I suggest modeling taking responsibility, doing something, rather than blaming others (women's lib?!) and tossing it into the laps of teachers (who, you write "have no ability to discipline," anyway?)

"When in danger,
When in doubt
Run in circles!
Scream and shout!"

anon

(who similarly advocates doing nothing helpful whatsoever)
Anonymous said…
Kids now are way less free-range. In 1985, it was no problem for an eight-year-old to bike to the store and buy some gum or whatever she wanted, all on her own. It was no problem for kids to play in groups or in pairs or alone in parks. There are all kinds of social, emotional, and developmental skills that come from pure, unstructured play time with kids among other kids of all different ages and no adults in sight.

But parents are afraid to let their kids out of their sight nowadays, in large measure because they fear Child Protective Services or the police will be called, and as we know from several high-profile incidents, any involvement by CPS can be destructive to a family and police involvement can be literally deadly. In 1985, it was commonplace for kids as young as six to spend an hour or two at home alone until a parent came home from work. The kind of oversight we are expected to give kids nowadays does not align with the facts, either: kids have statistically never been safer than they are now.

Something else that is fairly recent is lack of sleep. 25 years go, children tended to go to bed earlier and sleep more hours per night. (I lack specific statistics at the ready, but this is well researched.) Today, it is common for students to get much less sleep than they need, developmentally, because parents work late and don't even come home until at or after the traditional bedtime of most children. Lack of sleep compounds all kinds of developmental delays, because children cannot learn anything academic, social, or otherwise, when they are chronically underslept.

The snowball effect of the restrictive rearing environment and work culture in this country is played out in schools, where children lack social and emotional development skills from lack of free play and a lack of sleep.

Utah recently passed a free-range kids' "bill of rights." Something like this would have a strong impact over time on the health of all children and on their school readiness and social and academic performance. But to get legislation passed, people have to be willing to listen to the statistics of how safe kids are nowadays and ignore the frantic voices of alarmists.

-Simone
Unknown said…
I'm an 18th year teacher, and I have definitely seen a decline in my students' self-regulation skills.
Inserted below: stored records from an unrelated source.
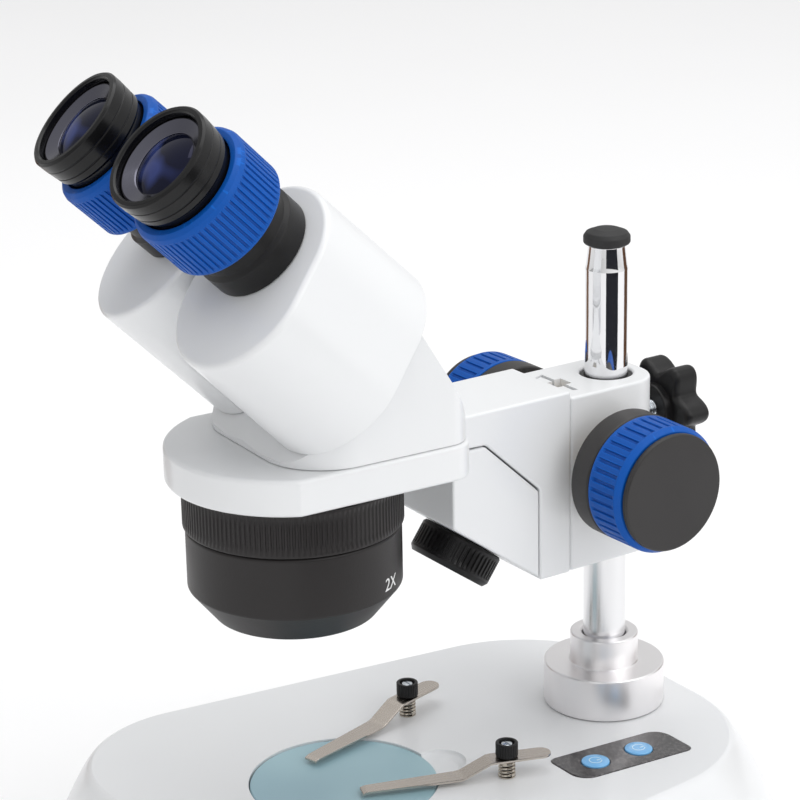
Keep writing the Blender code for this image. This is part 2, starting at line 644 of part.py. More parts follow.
def make_carriage(swing):
    slide = pivot("focus_slide", (0, ARM_REAR, PINION_Z), swing)
    neck_z = PLATE_BOTTOM + 0.9
    neck_front = PLATE_REAR - 3.0
    notch_top = (PILLAR_Y - 67.4, PLATE_BOTTOM - 0.1)
    notch_low = (SLAB_FRONT, BASE_TOP + 100.5)
    outline = [(ARM_REAR, BLOCK_BOTTOM), (ARM_REAR, ARM_TOP), (neck_front, ARM_TOP),
               (neck_front, neck_z), notch_top, notch_low, (SLAB_FRONT, BLOCK_BOTTOM)]
    arm = add_object("focus_arm", side_prism(outline, ARM_HALF_WIDTH), "paint_white")
    tongue = dovetail(ARM_REAR - 1, 7.6, ARM_REAR + 7.4, 10.2)
    carve(arm, "join_tongue", prism(tongue, BLOCK_BOTTOM + 0.5, BLOCK_TOP - 0.5), None, "UNION")
    groove = RACK_HALF_WIDTH + GAP
    carve(arm, "cut_rack_groove",
          box((2 * groove, 8.6, 90), (0, ARM_REAR + 8.0, BLOCK_BOTTOM + 35)))
    around_axis = at(0, TURRET_Y, 0) @ Matrix.Rotation(HEAD_TURN, 4, "Z") @ at(0, -TURRET_Y, 0)
    carve(arm, "cut_plate_seat", prism(plate_outline(-GAP), PLATE_BOTTOM - 5, PLATE_TOP + 5),
          around_axis)

    tip = PINION_Y - PINION_R - GAP
    rack = add_object("rack", side_prism(rack_outline(ARM_REAR + 4.0, tip), RACK_HALF_WIDTH),
                      "brass")

    lamp_top = PLATE_BOTTOM - 0.5
    seat = SLAB_FRONT - 0.4
    cover = [(seat, BLOCK_BOTTOM + 1.0), (seat, notch_low[1] - 0.6),
             (notch_top[0] - 0.4, lamp_top), (LAMP_FRONT, lamp_top),
             (LAMP_FRONT, BASE_TOP + 93.8)]
    housing = add_object("lamp_housing", side_prism(cover, ARM_HALF_WIDTH), "paint_white")
    down = Vector((0, cover[0][1] - cover[-1][1], LAMP_FRONT - seat)).normalized()
    middle = Vector((0, (seat + LAMP_FRONT) / 2 - 2.5, 0))
    share = (middle.y - seat) / (LAMP_FRONT - seat)
    middle.z = cover[0][1] + share * (cover[-1][1] - cover[0][1])
    aim = along(down, middle)
    carve(housing, "cut_lamp_seat", cylinder(11.0, -10, 6, 24), aim)
    hang(slide, arm, rack, housing)

    shade = [(12.2, GAP), (LAMP_R, GAP), (LAMP_R, LAMP_LENGTH - 1.6),
             (LAMP_R - 1.4, LAMP_LENGTH), (13.4, LAMP_LENGTH), (12.2, LAMP_LENGTH - 2.0)]
    barrel = add_object("lamp_barrel", turned(shade, 40), "black_plastic", aim)
    lens = [(0, 3.0), (11.8, 3.0), (11.8, 7.0), (7.0, 8.6), (0, 9.2)]
    lens = add_object("lamp_lens", turned(lens, 32, closed=False), "glass", aim)
    hang(pivot("lamp_turn", middle, slide), barrel, lens)
    return slide


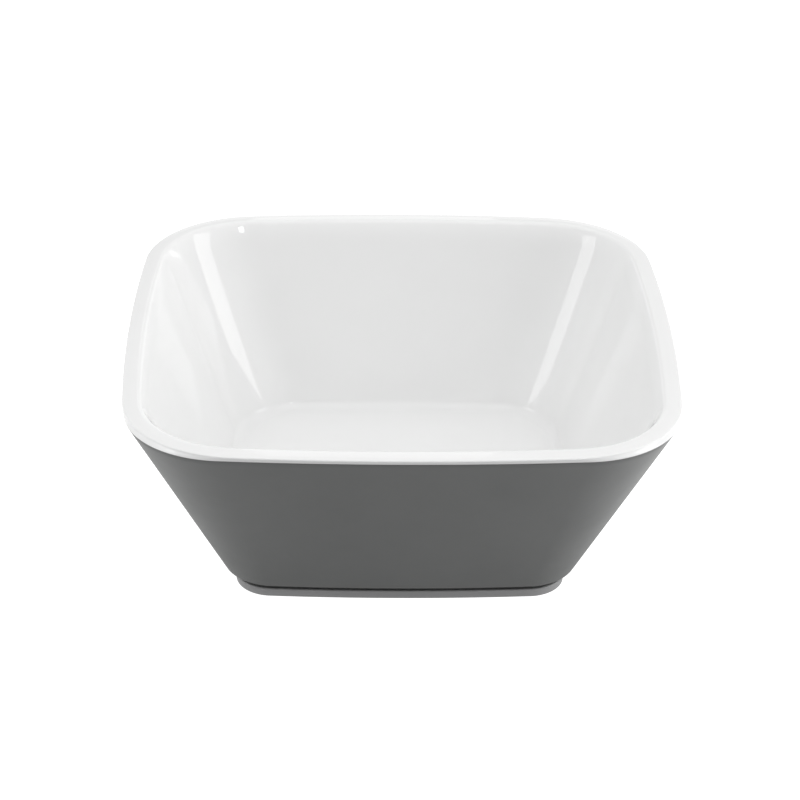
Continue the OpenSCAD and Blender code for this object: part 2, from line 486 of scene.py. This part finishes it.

Beyond the unnecessary women's lib comment, I agree with West, and I agree with Simone too. Parents are way overtaxed by the current socio-economic system, and while I won't pin it solely on women, the dual-income model has driven property values up because there's more money chasing the same land. And Simone is right too: parents are afraid of the state intervening through its CPS and public educational channels. It's good that the state steps in to protect children in dangerous situations, but CPS over-reach scares people, and this attitude that "don't worry, we'll fix your kids for you" and "the state will fix your problems for you" disempowers people. It's baked into our political system too. When was the last time you heard a politician say "that's not the government's job; fix it yourself"?

I also blame it on the schools and colleges of ed. I remember reading Martin Haberman's book _Star Teachers_ in a graduate class way back in about 2006, and he told a generation of young teachers to take it all on themselves, stop blaming families, only work on what happens at school, which was good advice back when we did blame families for a lot of things that were in our purview, but, as is often the case, the dialectical pendulum has gone too far the other way, especially in progressive Seattle where we want everything within the purview of a rationalist, materialist, technocratic bureaucracy.

Anonymous said…
West's comment was a bit over the top. "Everyone is working. No one is parenting. No one is home with children." Really? A working parent can still parent in the morning, the evening, and on weekends. And some working parents only work part time, or work from home, or work alternate schedules as their co-parents. It seems like West is trying to make a case for why women should stay in their rightful place, the home. It's also not the case that "Teachers are the only adults who are consistently with children." How many hours are in a week, and how many of them are spent with teachers vs. parents?

West also said: "They [teachers] have no ability to discipline children (lest everyone scream abuse)." If by "discipline" you mean "hit" or some form of physical or psychological violence, sure, teachers are (rightfully) prevented from "disciplining" children. But surely there are things they can do. There are teachers who command respect and who maintain control of their classrooms and there are those that don't. My own children have been frustrated by what they see as weak supervision of students (e.g., students playing games on their phones during class); absurd disciplinary tactics (e.g., if a group of students is being disruptive the teacher sends them--as a group!--out into the hallway...to have more fun and encourage repeat behavior?); teachers allowing students to "talk back" and swear in class; etc. As students continue to get away with this sort of behavior in school year after year, is it any wonder they think they can keep misbehaving? Students like to push the boundaries and see what they can get away with in school, too. Not just at home. Maybe teachers need more training. Maybe parents do, too. Maybe schools should have some parent-teacher trainings re: how both can support appropriate behaviors, and how they can effectively communicate when efforts aren't working.

Simone's comment re: free range parenting and parent fear is interesting. I agree it's true to some extent, but it also doesn't address the issue of students' own fears. They are hearing a lot of stories of tragedies in the news. They get BLM presentations at school that talk about cops killing innocent people. They go through frequent lockdown and shelter-in-place drills. They walk past homeless and strung out people on the street on their way to/from school. They may be statistically safer, but they are also exposed to a lot more that suggests otherwise. The blissful ignorance of my youth is not something they have had the luxury to experience. Many have some very real anxieties. On top of all that, schools have pushed academic expectations earlier and earlier. Students get more homework, are expected to do more and more. They have less time for play, face greater pressure to perform at school.

Parents, schools, teachers, and society all share the "blame" to some extent.